Housing demand has withered under the weight of crushing job losses, house price deflation, and tighter credit standards, the report concludes. First-time homebuyers are struggling to meet today’s stricter underwriting guidelines, household growth is well below long-term trends, and immigration has slowed; as a result, the number of homes for sale and vacancies stand at near record levels despite sharp decreases in housing production.

“The best that can be said of the market is that house price corrections and steep cuts in housing production are creating the conditions that will lead to an eventual recovery,” remarks Eric S. Belsky, executive director of the Joint Center. “For now, markets remain under considerable stress.”

The housing downturn hit low-income minorities especially hard. With unemployment rates sharply higher among minorities, minority households are more likely than others to spend more than half of their incomes on housing. Also, higher shares of minorities live in neighborhoods with elevated foreclosure rates and where house prices fell the most.

Meanwhile, the number and share of households spending more than half their incomes on housing continues to remain at elevated levels. Before the economy began to shed jobs in 2008 and 2009, the number of households with such severe cost burdens, in 2007, stood at 18 million, up from 14 million, in 2001. Although renters are more cost burdened than homeowners, the most rapid growth in households with housing burdens, during the decade, occurred among owners.

Even though present housing challenges are legion — including still-soaring foreclosures, millions of homeowners stuck in homes worth less than the amount they owe on their mortgage, and falling rental property values — the “State of the Nation’s Housing” report concludes that the demographic moorings of future demand remain strong.

The largest generation in American history will be reaching young adulthood in record numbers over the next decade. As a result, even under a set of household projections that assume annual immigration falls some 40 percent below the average of the first half of this decade to just half of U.S. Census Bureau immigration projections, household growth from 2010 to 2020 should still rival the solid performance in the 1995-2005 period. Even if immigration slows considerably, minorities will still account for about three-quarters of household growth.

“With the echo baby boom driving demand for starter homes and apartments, and the baby boom powering demand for homes suited to older Americans,” explains Mohsen Mostafavi, dean of the Harvard University Graduate School of Design, “the design professions will be called upon to deploy new technologies and designs to meet the aesthetic tastes and functional needs of a new, more diverse, younger generation on the one hand, and a generation in need of home modifications to help them age more safely and healthfully in place on the other.”

Looking beyond the current turmoil, the report underscores the potential to reduce domestic energy consumption by making the existing housing stock more energy efficient and creating dynamic mixed-use communities.

Bringing the efficiency of the existing housing stock up to that of homes built since 2000 could save as much as 20 percent of residential energy consumption, and more compact urban development could cut vehicle miles traveled substantially. Getting there will be a challenge, cautions the report, because local regulations often discourage compact and mixed-use developments. Further incentives may be necessary to get property owners to invest in meaningful energy upgrades.
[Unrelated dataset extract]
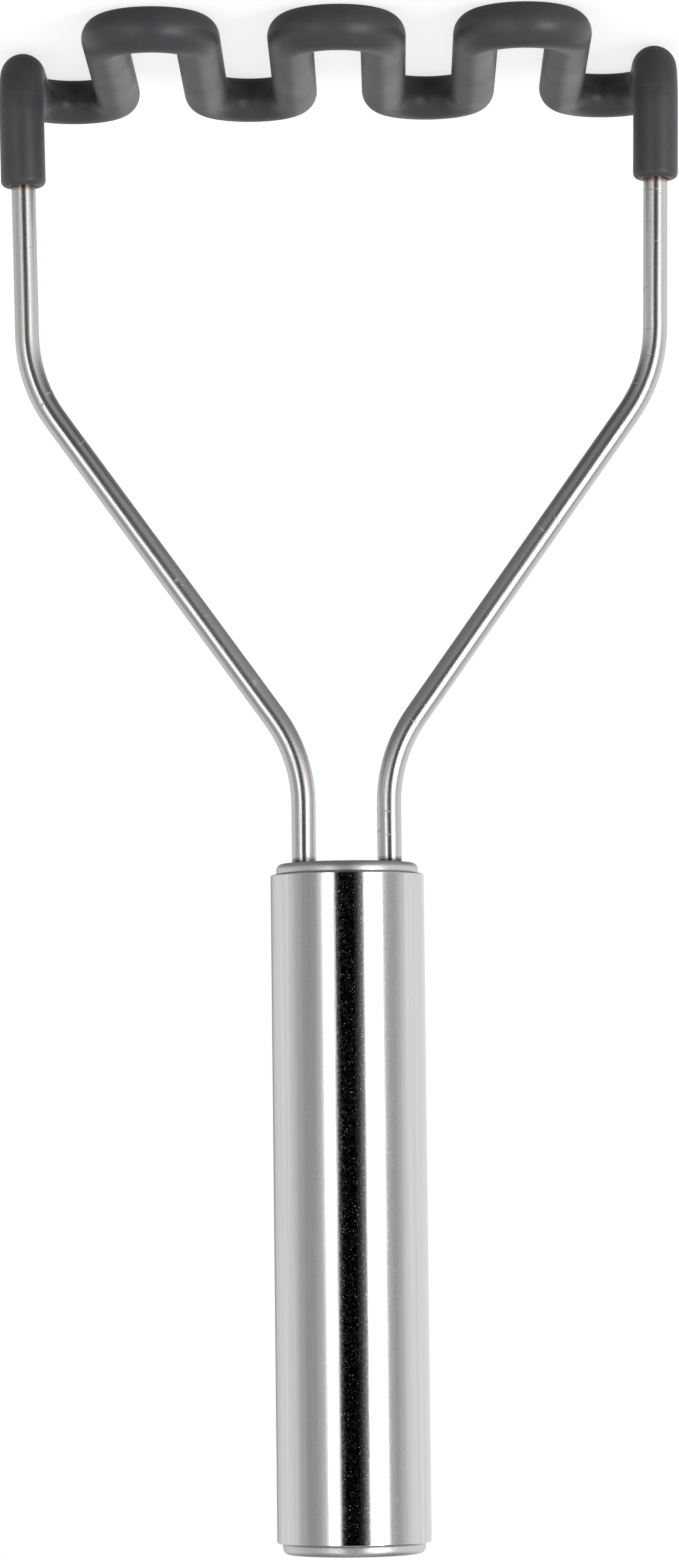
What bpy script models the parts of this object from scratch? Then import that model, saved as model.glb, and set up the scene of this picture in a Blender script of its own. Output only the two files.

The Joint Center for Housing Studies is one of the nation’s leading centers for information and research on housing markets and trends in the United States. Marking its 50th anniversary in 2009, the Joint Center is a collaborative unit affiliated with the Harvard Graduate School of Design and the Harvard Kennedy School.

“The State of the Nation’s Housing” report has summarized national housing trends for a wide audience of policymakers, practitioners, industry decision makers, academics, affordable housing advocates, and public sector leaders since 1988.